It's hard to imagine Hillary Clinton, Condoleezza Rice and Lucille Ball as part of the same club. But they were all, at one time, Girl Scouts. Founded 100 years ago in Savannah, Ga., the Girl Scouts now count 3.2 million members.
Girl Scout cookies have become as much of an American tradition as apple pie. At a busy intersection in Brookline, Mass., a gaggle of Girl Scouts stand behind a folding table piled high with boxes of Thin Mints, Samoas and Shortbreads.
Seeing cookies come out is a great sign of spring.

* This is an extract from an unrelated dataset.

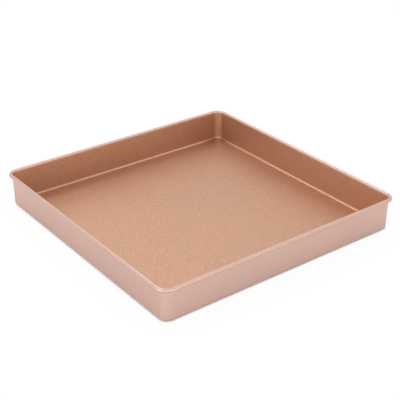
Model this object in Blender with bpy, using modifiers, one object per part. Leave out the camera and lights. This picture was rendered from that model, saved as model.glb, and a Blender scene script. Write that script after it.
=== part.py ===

It's a warm feeling and I guess that makes people smile.
"They are really, really good," the troop collectively assures a prospective buyer.

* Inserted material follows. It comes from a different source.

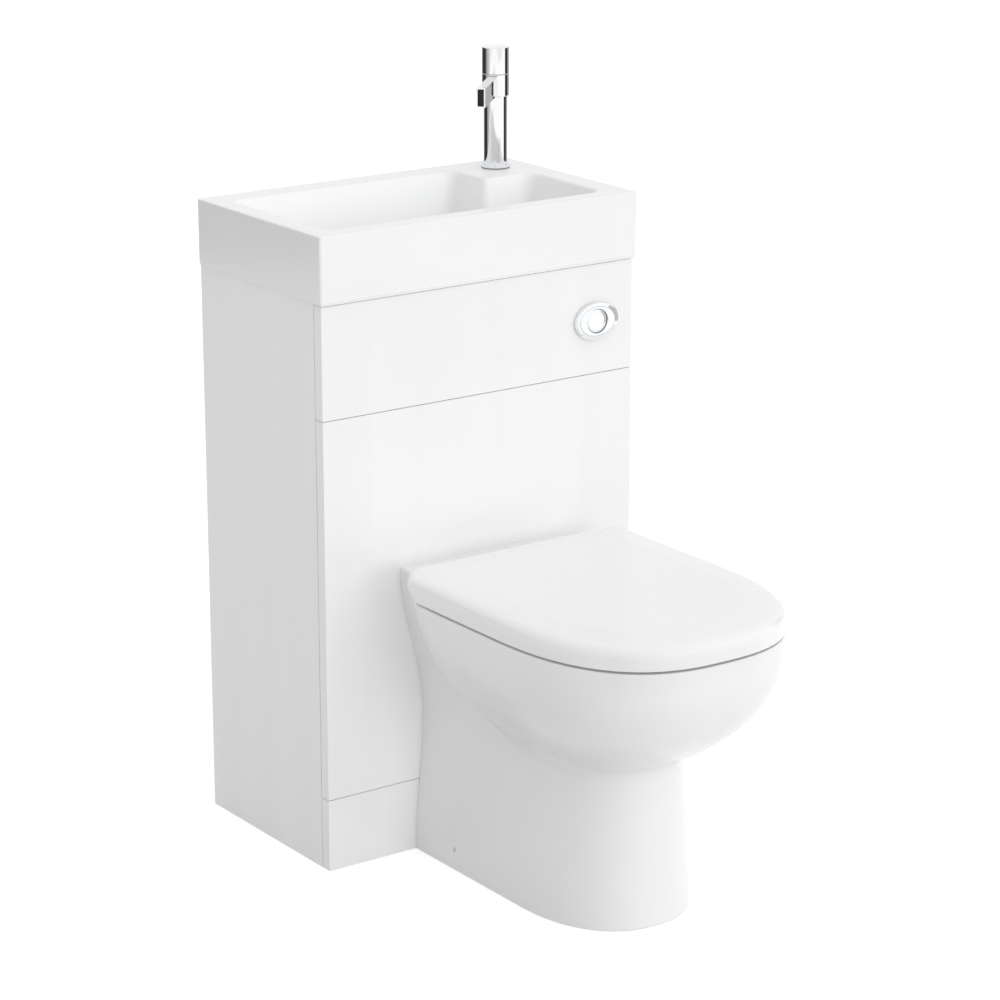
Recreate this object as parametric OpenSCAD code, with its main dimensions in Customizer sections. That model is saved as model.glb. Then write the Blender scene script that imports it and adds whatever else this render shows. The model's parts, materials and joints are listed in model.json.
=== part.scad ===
// Toilet with a basin on the cistern cabinet.
// Millimetres, +Z up, the front faces -Y. The origin is the middle of the floor print.
// Cabinet pieces are drawn with the wall at y = 0; pan and seat pieces are drawn from the
// cabinet's front face, with y = 0 on that face. Two placing modules bring them together.

/* [Basin] */
// Width of the basin
basin_w = 500; // [470:1:540]
// Depth of the basin from the wall
basin_d = 300; // [290:1:330]
// Height of the basin's outer wall
basin_h = 90; // [86:1:110]
// Height of the basin's top above the floor
basin_top = 855; // [840:1:900]
// Width of the left and front rims
rim_w = 30; // [24:1:36]
// Width of the right rim
rim_right_w = 37; // [30:1:44]
// Width of the back rim
rim_back_w = 38; // [30:1:44]
// Width of the raised tap deck inside the right rim
deck_w = 79; // [70:1:95]
// Depth of the raised tap deck in front of the back rim
deck_d = 75; // [65:1:90]
// Depth of the bowl at its walls
bowl_depth = 66; // [56:1:70]
// Thickness of the basin's walls under the rims
basin_wall = 9; // [7:0.5:11]
// Distance of the waste to the left of the middle
waste_x = 45; // [30:1:60]
// Distance of the waste from the wall
waste_y = 165; // [163:1:180]

/* [Cabinet] */
// Width of the cabinet
cabinet_w = 493; // [466:1:520]
// Depth of the cabinet with its front panels
cabinet_d = 295; // [288:1:310]
// Thickness of the side panels and rails
board_t = 15; // [14:0.5:18]
// Thickness of the front panels
front_t = 16; // [14:0.5:18]
// Height of the plinth panel
plinth_h = 99; // [80:1:120]
// Height of the joint between the front panels, below the basin's top
joint_drop = 241; // [225:1:265]
// Shadow gap between the front panels
panel_gap = 2; // [2:0.5:4]
// Gap between the front panels and the side panels' front edges
side_gap = 1; // [0.5:0.5:2]
// Height of the front rails
rail_h = 50; // [40:1:60]
// Height of the back rails
back_rail_h = 90; // [70:1:110]

/* [Pan] */
// Reach of the seat and pan in front of the cabinet
pan_reach = 515; // [480:1:540]
// Half width of the pan's rim
rim_half = 182; // [170:1:190]
// Height of the pan's rim
rim_z = 388; // [380:1:400]
// Height of the raised seat deck above the rim
deck_rise = 13; // [10:1:16]
// Half width of the pan's back against the cabinet
back_half = 131.5; // [120:0.5:138]
// Half width of the pan's waist
waist_half = 96.5; // [90:0.5:105]
// Height of the pan's waist
waist_z = 200; // [180:1:220]
// Half width of the pan's foot
foot_half = 110; // [100:1:120]
// Reach of the pan's foot in front of the cabinet
foot_reach = 389; // [370:1:410]
// Height of the underside of the bowl's bulge
bulge_z = 205; // [195:1:215]
// Thickness of the pan's walls
pan_wall = 11; // [9:0.5:12]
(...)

Forty-five-year-old customer Bill Hartman, whose mother was a Girl Scout troop leader, buys two. "Seeing cookies come out is a great sign of spring," he says. "It's a warm feeling and I guess that makes people smile."
Generations of girls grew up in those green uniforms, making memories with cookies, crafts and campfires.
"While they learned to build fire together, they couldn't help but learn about getting along with each other," says the narrator in a 1950s Girl Scout film showing girls in long skirts and white gloves learning how to use a jack knife and live in the wilderness.
But not everyone approved. "I wanted to be a Girl Scout, and my mother wouldn't let me," 57-year-old Linda Papatopali says. "She didn't want me to go camping. To her, that wasn't femininity."
Today, Girl Scouts are still all about breaking the mold, and blazing new trails. But the frontier has changed. As the badges on their vests show, this is not your grandmother's Girl Scouts.
Eleven-year-old Elizabeth Huebner has earned far more badges for science than for sewing. And she'll get math badges for learning about everything from counting money to managing credit and financing college. The Girl Scouts say they're continuing an old tradition of being just a little bit nontraditional.
At a meeting of Troop 65343, two Brownies show off a collage they made about the Girl Scouts founder, Juliette Gordon Low. Impressed by the youth scouts she encountered in England, Low gathered 18 girls together on March 12, 1912, to form the first troop of American Girl Scouts. Her aim was to get girls out of their isolation at home and into the outdoors, and make them resourceful and ready to become homemakers and professionals.
At a time when American women still couldn't even vote, Low was offering girls badges for aviation and inviting them to play basketball in their bloomers. Known for her mettle and her spunk, Low even used her deafness to her advantage – as legend has it, she used to say that being deaf meant she never had to take 'no' for an answer.
Low was unhappily married, and had decided to divorce her philandering husband when he died. Showing a bit of the same verve as their founder, the Brownies have titled one of the pictures on their poster "Low and her bum husband." As the girls giggle furiously, one wonders if they should edit that part out. "But, it's true!" the girls insist.
Being honest is, after all, part of the Girl Scout law. That's one thing that's changed very little in the past century. "On my honor, I will try, to serve God and my country ," the girls recite. "And to live by the Girl Scout law." And then the Girl Scout motto: "Be prepared."
Back out at the cookie table, the sun is close to setting, and the tough get going. "You can be prepared for anything," Elizabeth Huebner says. "But this is exhausting and my hands are frozen." Nine-year-old Michelle Hughes steps up her sales pitch. "You know you want some," she calls out to passers-by.
It is no coincidence, Girl Scouts say, that the vast majority of women who end up CEOs, or, for that matter, congresswomen or astronauts, started out as Girl Scouts. But enrollment has declined since its peak in the 1980s. A makeover aimed at modernizing their image, and new focus on minority and immigrant communities, have helped boost their numbers a bit. Today, there are troops in far-flung rural areas, troops in housing projects, and troops for girls with parents in prison. As a spokesperson put it, "If you are a girl, we want you."
I wanted to be a Girl Scout, and my mother wouldn't let me. She didn't want me to go camping. To her, that wasn't femininity.
Last year, when a transgender 7-year-old joined a Colorado troop, some assailed the Girl Scouts as radical and called for a cookie boycott. But at this intersection in Brookline, the controversy seems to have brought out more support. "It's a big reason why I want to buy cookies," 22-year-old Gillian McLeod Tardiff says. "I want the Girl Scouts to know I support them."
By dinnertime, the scouts are down to their last four boxes and still unwilling to quit. Hoping it will get them attention, they crank up a CD player, and 11-year-old Elizabeth Huebner starts dancing on the sidewalk. Sure enough, within minutes, the cookies are sold out.
These girls really have learned to believe they can do anything.
"If we are still alive we'll do another story for the 200th anniversary," Hughes offers.